WHAT THIS TASK INVOLVES: Everything in the listing below from the line containing "Turn this picture" through the line containing "const TOWER_TOP = 264;" should be repeated exactly; leave out every other line.

RECORDS PROVIDED:
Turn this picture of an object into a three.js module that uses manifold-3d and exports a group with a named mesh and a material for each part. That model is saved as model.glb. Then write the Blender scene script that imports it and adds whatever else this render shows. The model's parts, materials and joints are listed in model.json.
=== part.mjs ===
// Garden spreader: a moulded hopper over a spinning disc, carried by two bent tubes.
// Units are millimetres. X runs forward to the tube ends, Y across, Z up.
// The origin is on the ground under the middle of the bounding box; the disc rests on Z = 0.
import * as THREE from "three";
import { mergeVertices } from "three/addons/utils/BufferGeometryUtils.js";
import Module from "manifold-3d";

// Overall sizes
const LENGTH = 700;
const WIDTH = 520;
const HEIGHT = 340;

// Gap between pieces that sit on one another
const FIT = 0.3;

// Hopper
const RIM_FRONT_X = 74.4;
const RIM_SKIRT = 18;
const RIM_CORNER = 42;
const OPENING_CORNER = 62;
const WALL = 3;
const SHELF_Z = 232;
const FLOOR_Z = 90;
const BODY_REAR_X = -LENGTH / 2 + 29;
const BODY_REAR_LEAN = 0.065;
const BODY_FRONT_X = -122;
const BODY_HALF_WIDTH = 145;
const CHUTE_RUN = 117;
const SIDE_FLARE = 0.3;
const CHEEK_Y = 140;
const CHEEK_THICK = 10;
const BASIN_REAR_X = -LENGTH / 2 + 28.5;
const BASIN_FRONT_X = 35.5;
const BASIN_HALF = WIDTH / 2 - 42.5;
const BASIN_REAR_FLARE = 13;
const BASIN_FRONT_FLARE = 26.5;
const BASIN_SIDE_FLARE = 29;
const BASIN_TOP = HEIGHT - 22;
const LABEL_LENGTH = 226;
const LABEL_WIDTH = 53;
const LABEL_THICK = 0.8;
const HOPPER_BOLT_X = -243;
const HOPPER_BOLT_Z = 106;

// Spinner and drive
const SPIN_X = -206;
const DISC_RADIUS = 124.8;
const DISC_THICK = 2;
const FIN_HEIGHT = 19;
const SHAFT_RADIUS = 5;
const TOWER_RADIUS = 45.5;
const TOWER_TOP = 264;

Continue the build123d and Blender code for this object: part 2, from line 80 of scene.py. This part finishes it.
--
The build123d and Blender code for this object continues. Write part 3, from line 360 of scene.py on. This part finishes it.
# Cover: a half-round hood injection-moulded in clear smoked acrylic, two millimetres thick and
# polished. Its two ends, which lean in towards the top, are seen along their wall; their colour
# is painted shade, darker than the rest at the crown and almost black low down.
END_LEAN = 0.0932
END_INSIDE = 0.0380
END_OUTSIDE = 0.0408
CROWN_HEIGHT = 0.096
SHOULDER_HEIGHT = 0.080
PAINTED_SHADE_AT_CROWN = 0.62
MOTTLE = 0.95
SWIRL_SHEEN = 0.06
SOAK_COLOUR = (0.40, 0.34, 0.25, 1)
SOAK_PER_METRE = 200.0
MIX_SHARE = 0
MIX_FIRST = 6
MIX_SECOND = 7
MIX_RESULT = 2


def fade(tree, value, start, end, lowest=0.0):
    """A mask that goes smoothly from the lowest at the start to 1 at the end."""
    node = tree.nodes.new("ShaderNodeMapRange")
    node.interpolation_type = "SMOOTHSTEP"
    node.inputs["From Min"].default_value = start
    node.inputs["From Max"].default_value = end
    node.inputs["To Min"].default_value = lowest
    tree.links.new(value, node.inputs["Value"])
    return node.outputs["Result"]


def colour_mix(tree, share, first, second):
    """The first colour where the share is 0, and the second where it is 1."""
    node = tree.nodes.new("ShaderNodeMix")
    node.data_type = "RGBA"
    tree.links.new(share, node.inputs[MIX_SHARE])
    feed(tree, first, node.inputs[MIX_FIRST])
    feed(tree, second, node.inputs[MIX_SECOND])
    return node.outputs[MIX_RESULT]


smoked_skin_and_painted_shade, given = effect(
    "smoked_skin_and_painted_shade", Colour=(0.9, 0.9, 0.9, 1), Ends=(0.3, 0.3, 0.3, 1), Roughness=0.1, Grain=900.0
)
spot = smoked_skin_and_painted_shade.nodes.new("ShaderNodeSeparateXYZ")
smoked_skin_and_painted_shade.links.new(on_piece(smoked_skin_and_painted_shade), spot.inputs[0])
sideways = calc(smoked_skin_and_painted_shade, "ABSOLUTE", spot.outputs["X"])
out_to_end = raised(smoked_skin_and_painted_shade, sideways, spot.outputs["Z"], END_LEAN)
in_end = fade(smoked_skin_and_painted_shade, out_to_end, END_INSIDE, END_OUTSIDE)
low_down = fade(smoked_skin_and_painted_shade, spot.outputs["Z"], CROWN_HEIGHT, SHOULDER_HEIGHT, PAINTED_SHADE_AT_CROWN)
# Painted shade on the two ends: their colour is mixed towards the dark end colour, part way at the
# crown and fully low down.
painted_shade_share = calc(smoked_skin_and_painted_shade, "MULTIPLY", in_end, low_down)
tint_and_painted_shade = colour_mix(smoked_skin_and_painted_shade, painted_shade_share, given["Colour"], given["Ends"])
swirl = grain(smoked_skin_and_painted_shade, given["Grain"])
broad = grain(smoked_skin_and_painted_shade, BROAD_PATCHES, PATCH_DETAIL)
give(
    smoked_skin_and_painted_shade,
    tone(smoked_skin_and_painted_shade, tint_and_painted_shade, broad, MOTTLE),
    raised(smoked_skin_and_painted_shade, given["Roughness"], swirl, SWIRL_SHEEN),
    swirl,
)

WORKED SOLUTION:
Turn this picture of an object into a three.js module that uses manifold-3d and exports a group with a named mesh and a material for each part. That model is saved as model.glb. Then write the Blender scene script that imports it and adds whatever else this render shows. The model's parts, materials and joints are listed in model.json.
=== part.mjs ===
// Garden spreader: a moulded hopper over a spinning disc, carried by two bent tubes.
// Units are millimetres. X runs forward to the tube ends, Y across, Z up.
// The origin is on the ground under the middle of the bounding box; the disc rests on Z = 0.
import * as THREE from "three";
import { mergeVertices } from "three/addons/utils/BufferGeometryUtils.js";
import Module from "manifold-3d";

// Overall sizes
const LENGTH = 700;
const WIDTH = 520;
const HEIGHT = 340;

// Gap between pieces that sit on one another
const FIT = 0.3;

// Hopper
const RIM_FRONT_X = 74.4;
const RIM_SKIRT = 18;
const RIM_CORNER = 42;
const OPENING_CORNER = 62;
const WALL = 3;
const SHELF_Z = 232;
const FLOOR_Z = 90;
const BODY_REAR_X = -LENGTH / 2 + 29;
const BODY_REAR_LEAN = 0.065;
const BODY_FRONT_X = -122;
const BODY_HALF_WIDTH = 145;
const CHUTE_RUN = 117;
const SIDE_FLARE = 0.3;
const CHEEK_Y = 140;
const CHEEK_THICK = 10;
const BASIN_REAR_X = -LENGTH / 2 + 28.5;
const BASIN_FRONT_X = 35.5;
const BASIN_HALF = WIDTH / 2 - 42.5;
const BASIN_REAR_FLARE = 13;
const BASIN_FRONT_FLARE = 26.5;
const BASIN_SIDE_FLARE = 29;
const BASIN_TOP = HEIGHT - 22;
const LABEL_LENGTH = 226;
const LABEL_WIDTH = 53;
const LABEL_THICK = 0.8;
const HOPPER_BOLT_X = -243;
const HOPPER_BOLT_Z = 106;

// Spinner and drive
const SPIN_X = -206;
const DISC_RADIUS = 124.8;
const DISC_THICK = 2;
const FIN_HEIGHT = 19;
const SHAFT_RADIUS = 5;
const TOWER_RADIUS = 45.5;
const TOWER_TOP = 264;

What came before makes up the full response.